DATA EXCERPT.

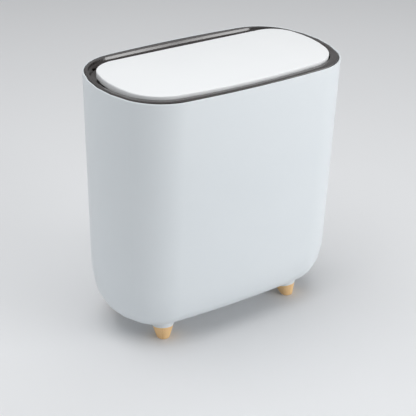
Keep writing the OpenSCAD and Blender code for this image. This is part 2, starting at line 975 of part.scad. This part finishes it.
module latch_spring() {
    low = latch_top - latch_height + latch_floor + latch_wire / 2 + latch_spring_gap;
    high = plunger_top - plunger_length - latch_wire / 2 - latch_spring_gap;
    steps = latch_spring_turns * latch_spring_segments;
    color(steel)
    wire([for (i = [0 : steps])
        [latch_spring_radius * cos(360 * i / latch_spring_segments),
            latch_mid_y + latch_spring_radius * sin(360 * i / latch_spring_segments),
            low + (high - low) * i / steps]], latch_wire, [0, 0, 1]);
}

function pin_low() = latch_top - latch_height + latch_floor + pin_above_floor;

// Bent wire: its lower end turns in the housing, its upper end rides in the plunger's track
module cam_pin() {
    y = latch_wall_y + latch_depth - pin_diameter;
    face = latch_mid_y + plunger_depth / 2;
    high = plunger_top - plunger_length / 2;
    color(steel)
    union() {
        translate([0, y, pin_low()])
            cylinder(d = pin_diameter, h = high - pin_low(), $fn = 24);
        for (z = [pin_low(), high])
            translate([0, y, z])
                sphere(d = pin_diameter, $fn = 24);
        rod_front(0, y, high, pin_diameter / 2, y - face + track_depth - 0.3);
        rod_front(0, y, pin_low(), pin_diameter / 2, y - face - 0.5);
    }
}

module strike() {
    top = rim + liner_top - liner_thickness;
    color(nylon)
    difference() {
        union() {
            box([-strike_width / 2, latch_mid_y - strike_depth / 2, top - strike_plate],
                [strike_width / 2, latch_mid_y + strike_depth / 2, top]);
            box([-strike_stem / 2, latch_mid_y - claw_depth / 2, strike_low],
                [strike_stem / 2, latch_mid_y + claw_depth / 2, top]);
            translate([0, latch_mid_y + claw_depth / 2, strike_low])
                rotate([90, 0, 0])
                    linear_extrude(height = claw_depth)
                        polygon([
                            [-strike_head / 2, strike_head_height], [-strike_stem / 2, 0],
                            [strike_stem / 2, 0], [strike_head / 2, strike_head_height]
                        ]);
        }
        for (x_side = [-1, 1])
            translate([x_side * strike_screw_x, latch_mid_y, top - strike_plate - bite])
                cylinder(d = lid_screw_diameter + 2 * screw_clearance, h = strike_plate + 2 * bite);
    }
}

module strike_screws() {
    color(steel)
    for (x_side = [-1, 1])
        translate([x_side * strike_screw_x, latch_mid_y, rim + liner_top - liner_thickness - strike_plate])
            screw_up(lid_screw_diameter, lid_screw_head, lid_screw_head_height,
                strike_plate + liner_thickness + strike_boss);
}

module lid_bumpers() {
    color(rubber)
    for (x_side = [-1, 1])
        translate([x_side * bumper_x, bumper_y, bumper_base()])
            cylinder(d = bumper_diameter, h = bumper_height);
}

body_shell();
foot_front_left();
foot_front_right();
foot_rear_left();
foot_rear_right();
foot_screws();
top_ring();
lid_cover();
lid_liner();
lid_screws();
hinge_rod();
rod_clips();
torsion_spring_left();
torsion_spring_right();
latch_housing();
latch_screws();
latch_plunger();
latch_claws();
latch_spring();
cam_pin();
strike();
strike_screws();
lid_bumpers();
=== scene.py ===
"""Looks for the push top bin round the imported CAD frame: materials, light, floor and camera."""

import json
import math

import bpy
from mathutils import Matrix, Vector


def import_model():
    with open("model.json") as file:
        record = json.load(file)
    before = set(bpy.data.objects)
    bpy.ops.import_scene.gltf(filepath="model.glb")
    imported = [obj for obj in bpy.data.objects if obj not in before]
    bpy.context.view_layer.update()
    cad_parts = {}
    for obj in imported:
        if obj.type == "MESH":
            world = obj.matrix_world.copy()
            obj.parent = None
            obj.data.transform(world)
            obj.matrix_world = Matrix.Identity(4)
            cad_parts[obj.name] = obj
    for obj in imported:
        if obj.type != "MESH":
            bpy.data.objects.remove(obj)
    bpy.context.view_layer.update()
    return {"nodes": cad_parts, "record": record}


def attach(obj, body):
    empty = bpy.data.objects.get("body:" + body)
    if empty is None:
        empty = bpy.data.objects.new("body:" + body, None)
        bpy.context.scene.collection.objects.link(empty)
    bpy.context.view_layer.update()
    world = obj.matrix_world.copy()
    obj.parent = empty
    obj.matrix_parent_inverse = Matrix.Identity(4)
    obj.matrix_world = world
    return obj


# Camera of the photograph: angles in degrees, places in metres, sensor and lens in millimetres
AZIMUTH = -34.91
ELEVATION = 27.54
ROLL = 1.39
DISTANCE = 1.37932
PIVOT = Vector((0, 0, 0.1755))
SIDE_SHIFT = 0.00401
UP_SHIFT = 0.04405
CLIP_START = 0.01
CLIP_END = 50
SENSOR = 36
LENS = 102.9

# Colours, linear: a surface varies between its colour and the deeper one
BODY = (0.735, 0.775, 0.80, 1)
BODY_DEEP = (0.715, 0.757, 0.785, 1)
LID = (0.86, 0.875, 0.885, 1)
LID_DEEP = (0.84, 0.857, 0.87, 1)
RING = (0.041, 0.034, 0.033, 1)
RING_DEEP = (0.035, 0.029, 0.028, 1)
LINER = (0.50, 0.51, 0.52, 1)
LINER_DEEP = (0.47, 0.48, 0.49, 1)
NYLON = (0.72, 0.72, 0.66, 1)
NYLON_DEEP = (0.68, 0.68, 0.61, 1)
HOUSING = (0.035, 0.033, 0.033, 1)
HOUSING_DEEP = (0.028, 0.027, 0.027, 1)
RUBBER = (0.018, 0.018, 0.018, 1)
RUBBER_DEEP = (0.013, 0.013, 0.013, 1)
BEECH = (0.88, 0.58, 0.28, 1)
BEECH_DEEP = (0.72, 0.42, 0.17, 1)
BEECH_FLECK = (0.56, 0.30, 0.11, 1)
ZINC = (0.62, 0.63, 0.64, 1)
ZINC_DEEP = (0.50, 0.51, 0.53, 1)
FLOOR = (0.80, 0.81, 0.825, 1)
FLOOR_DEEP = tuple(0.985 * channel for channel in FLOOR[:3]) + (1,)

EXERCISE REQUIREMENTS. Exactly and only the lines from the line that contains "body_shell();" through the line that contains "record = json.load(file)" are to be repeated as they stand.

TASK ANSWER.
body_shell();
foot_front_left();
foot_front_right();
foot_rear_left();
foot_rear_right();
foot_screws();
top_ring();
lid_cover();
lid_liner();
lid_screws();
hinge_rod();
rod_clips();
torsion_spring_left();
torsion_spring_right();
latch_housing();
latch_screws();
latch_plunger();
latch_claws();
latch_spring();
cam_pin();
strike();
strike_screws();
lid_bumpers();
=== scene.py ===
"""Looks for the push top bin round the imported CAD frame: materials, light, floor and camera."""

import json
import math

import bpy
from mathutils import Matrix, Vector


def import_model():
    with open("model.json") as file:
        record = json.load(file)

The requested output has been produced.